Copy out all of the data below with no alterations.

◆ SUPPLIED INFORMATION:
● ● ● ● ● ● ●
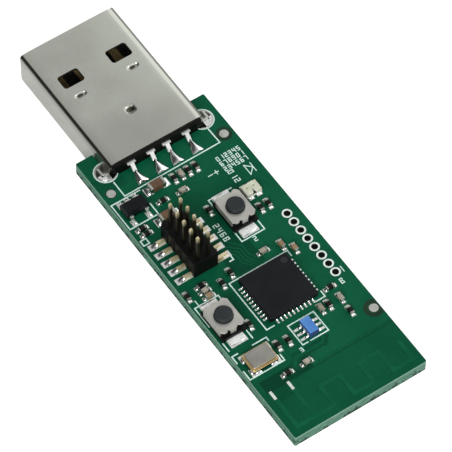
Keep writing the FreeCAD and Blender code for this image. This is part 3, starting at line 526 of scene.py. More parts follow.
FINISH = {
    "board": board_finish(),
    "steel": steel_finish(),
    "insulator": finish_of("plug black", paint(8, 8, 8), paint(18, 18, 16), rough=0.45, specular=0.12),
    "solder": finish_of("bright solder", paint(228, 231, 231), paint(250, 251, 250), metallic=1.0, rough=0.15,
                        rough_spread=0.1, bump=0.2, cloud=1.5, grain=3.0),
    "tin": finish_of("tinned lead", paint(206, 208, 204), paint(238, 239, 234), metallic=1.0, rough=0.25,
                     rough_spread=0.14, bump=0.08, cloud=1.2),
    "end": finish_of("part end", paint(142, 148, 138), paint(200, 203, 192), metallic=1.0, rough=0.26,
                     rough_spread=0.14, bump=0.1, cloud=1.6),
    "pad": pad_finish(),
    "small_pad": finish_of("small pad", paint(108, 130, 114), paint(172, 186, 172), metallic=0.6, rough=0.3,
                           rough_spread=0.16, bump=0.12, cloud=1.6),
    "lead": finish_of("bright lead", paint(222, 226, 222), paint(248, 249, 246), metallic=0.3, rough=0.3,
                      rough_spread=0.1, bump=0.08, cloud=0.7),
    "ring": ring_finish(),
    "disc": finish_of("sighting disc", paint(168, 171, 164), paint(188, 190, 182), metallic=0.6, rough=0.4,
                      bump=0.1, cloud=1.4),
    "bare": finish_of("bare laminate", paint(22, 46, 32), paint(36, 60, 44), rough=0.5, specular=0.06),
    "covered": finish_of("covered copper", paint(6, 76, 51), paint(12, 85, 58), rough=0.32, specular=0.06,
                         bump=0.06),
    "gap": finish_of("mask beside copper", paint(4, 65, 43), paint(8, 72, 49), rough=0.32, specular=0.06),
    "gold": pin_finish(),
    "contact": contact_finish(),
    "header": finish_of("header black", paint(4, 4, 4), paint(12, 11, 11), rough=0.5, specular=0.12),
    "chip": finish_of("chip black", paint(8, 11, 14), paint(17, 20, 24), rough=0.5, grain=18.0, bump=0.2,
                      specular=0.17),
    "mark": finish_of("chip dot", paint(26, 30, 34), paint(36, 40, 44), rough=0.3, specular=0.3),
    "regulator": finish_of("regulator black", paint(8, 10, 12), paint(18, 20, 23), rough=0.45, grain=14.0,
                           specular=0.15),
    "blue": finish_of("blue ceramic", paint(66, 116, 180), paint(84, 134, 198), rough=0.35, grain=10.0,
                      specular=0.2, sides=(paint(26, 48, 92), paint(44, 74, 128))),
    "crystal": crystal_finish(),
    "seal": finish_of("seal gold", *GOLD, metallic=0.8, rough=0.28,
                      rough_spread=0.06, bump=0.03),
    "lid": finish_of("crystal lid", paint(150, 149, 142), paint(166, 165, 157), metallic=0.85, rough=0.3,
                     rough_spread=0.06, bump=0.03, cloud=0.8, scratches=0.2, sides=GOLD),
    "lamp": finish_of("lamp base", paint(206, 208, 194), paint(226, 227, 214), rough=0.45, specular=0.2),
    "lens": finish_of("lamp lens", paint(178, 184, 162), paint(210, 213, 194), rough=0.22, cloud=1.2,
                      specular=0.25),
    "die": finish_of("lamp die", paint(120, 112, 84), paint(150, 142, 110), rough=0.35),
    "resistor": finish_of("resistor black", paint(6, 6, 8), paint(20, 19, 21), rough=0.35, specular=0.2),
    "tan": finish_of("tan ceramic", paint(128, 104, 78), paint(154, 130, 102), rough=0.45, specular=0.3),
    "pale": finish_of("pale ceramic", paint(132, 126, 112), paint(164, 158, 144), rough=0.45, specular=0.3),
    "brown": finish_of("brown ceramic", paint(78, 58, 40), paint(108, 84, 62), rough=0.4, specular=0.3),
    "cover": finish_of("switch steel", paint(174, 173, 166), paint(192, 191, 184), metallic=0.65, rough=0.36,
                       rough_spread=0.06, bump=0.04, cloud=0.6, scratches=0.12),
    "base": finish_of("switch black", paint(4, 4, 5), paint(12, 12, 13), rough=0.5, specular=0.15),
    "button": finish_of("button slate", paint(34, 39, 41), paint(43, 48, 50), rough=0.5, grain=14.0,
                        bump=0.15, specular=0.2),
    "ink": finish_of("pale print", paint(182, 214, 206), paint(212, 232, 226), rough=0.6, cloud=1.6,
                     grain=9.0, specular=0.2),
}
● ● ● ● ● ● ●
◆ ANSWER TO THE EXERCISE:
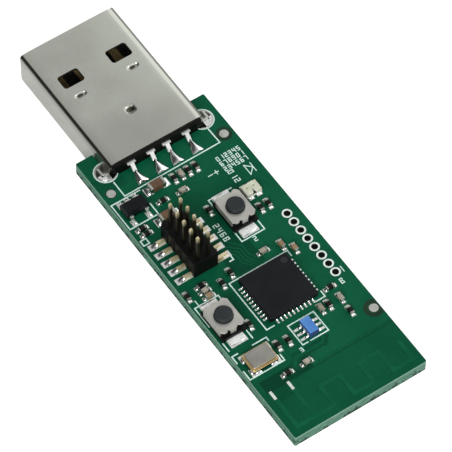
Keep writing the FreeCAD and Blender code for this image. This is part 3, starting at line 526 of scene.py. More parts follow.
FINISH = {
    "board": board_finish(),
    "steel": steel_finish(),
    "insulator": finish_of("plug black", paint(8, 8, 8), paint(18, 18, 16), rough=0.45, specular=0.12),
    "solder": finish_of("bright solder", paint(228, 231, 231), paint(250, 251, 250), metallic=1.0, rough=0.15,
                        rough_spread=0.1, bump=0.2, cloud=1.5, grain=3.0),
    "tin": finish_of("tinned lead", paint(206, 208, 204), paint(238, 239, 234), metallic=1.0, rough=0.25,
                     rough_spread=0.14, bump=0.08, cloud=1.2),
    "end": finish_of("part end", paint(142, 148, 138), paint(200, 203, 192), metallic=1.0, rough=0.26,
                     rough_spread=0.14, bump=0.1, cloud=1.6),
    "pad": pad_finish(),
    "small_pad": finish_of("small pad", paint(108, 130, 114), paint(172, 186, 172), metallic=0.6, rough=0.3,
                           rough_spread=0.16, bump=0.12, cloud=1.6),
    "lead": finish_of("bright lead", paint(222, 226, 222), paint(248, 249, 246), metallic=0.3, rough=0.3,
                      rough_spread=0.1, bump=0.08, cloud=0.7),
    "ring": ring_finish(),
    "disc": finish_of("sighting disc", paint(168, 171, 164), paint(188, 190, 182), metallic=0.6, rough=0.4,
                      bump=0.1, cloud=1.4),
    "bare": finish_of("bare laminate", paint(22, 46, 32), paint(36, 60, 44), rough=0.5, specular=0.06),
    "covered": finish_of("covered copper", paint(6, 76, 51), paint(12, 85, 58), rough=0.32, specular=0.06,
                         bump=0.06),
    "gap": finish_of("mask beside copper", paint(4, 65, 43), paint(8, 72, 49), rough=0.32, specular=0.06),
    "gold": pin_finish(),
    "contact": contact_finish(),
    "header": finish_of("header black", paint(4, 4, 4), paint(12, 11, 11), rough=0.5, specular=0.12),
    "chip": finish_of("chip black", paint(8, 11, 14), paint(17, 20, 24), rough=0.5, grain=18.0, bump=0.2,
                      specular=0.17),
    "mark": finish_of("chip dot", paint(26, 30, 34), paint(36, 40, 44), rough=0.3, specular=0.3),
    "regulator": finish_of("regulator black", paint(8, 10, 12), paint(18, 20, 23), rough=0.45, grain=14.0,
                           specular=0.15),
    "blue": finish_of("blue ceramic", paint(66, 116, 180), paint(84, 134, 198), rough=0.35, grain=10.0,
                      specular=0.2, sides=(paint(26, 48, 92), paint(44, 74, 128))),
    "crystal": crystal_finish(),
    "seal": finish_of("seal gold", *GOLD, metallic=0.8, rough=0.28,
                      rough_spread=0.06, bump=0.03),
    "lid": finish_of("crystal lid", paint(150, 149, 142), paint(166, 165, 157), metallic=0.85, rough=0.3,
                     rough_spread=0.06, bump=0.03, cloud=0.8, scratches=0.2, sides=GOLD),
    "lamp": finish_of("lamp base", paint(206, 208, 194), paint(226, 227, 214), rough=0.45, specular=0.2),
    "lens": finish_of("lamp lens", paint(178, 184, 162), paint(210, 213, 194), rough=0.22, cloud=1.2,
                      specular=0.25),
    "die": finish_of("lamp die", paint(120, 112, 84), paint(150, 142, 110), rough=0.35),
    "resistor": finish_of("resistor black", paint(6, 6, 8), paint(20, 19, 21), rough=0.35, specular=0.2),
    "tan": finish_of("tan ceramic", paint(128, 104, 78), paint(154, 130, 102), rough=0.45, specular=0.3),
    "pale": finish_of("pale ceramic", paint(132, 126, 112), paint(164, 158, 144), rough=0.45, specular=0.3),
    "brown": finish_of("brown ceramic", paint(78, 58, 40), paint(108, 84, 62), rough=0.4, specular=0.3),
    "cover": finish_of("switch steel", paint(174, 173, 166), paint(192, 191, 184), metallic=0.65, rough=0.36,
                       rough_spread=0.06, bump=0.04, cloud=0.6, scratches=0.12),
    "base": finish_of("switch black", paint(4, 4, 5), paint(12, 12, 13), rough=0.5, specular=0.15),
    "button": finish_of("button slate", paint(34, 39, 41), paint(43, 48, 50), rough=0.5, grain=14.0,
                        bump=0.15, specular=0.2),
    "ink": finish_of("pale print", paint(182, 214, 206), paint(212, 232, 226), rough=0.6, cloud=1.6,
                     grain=9.0, specular=0.2),
}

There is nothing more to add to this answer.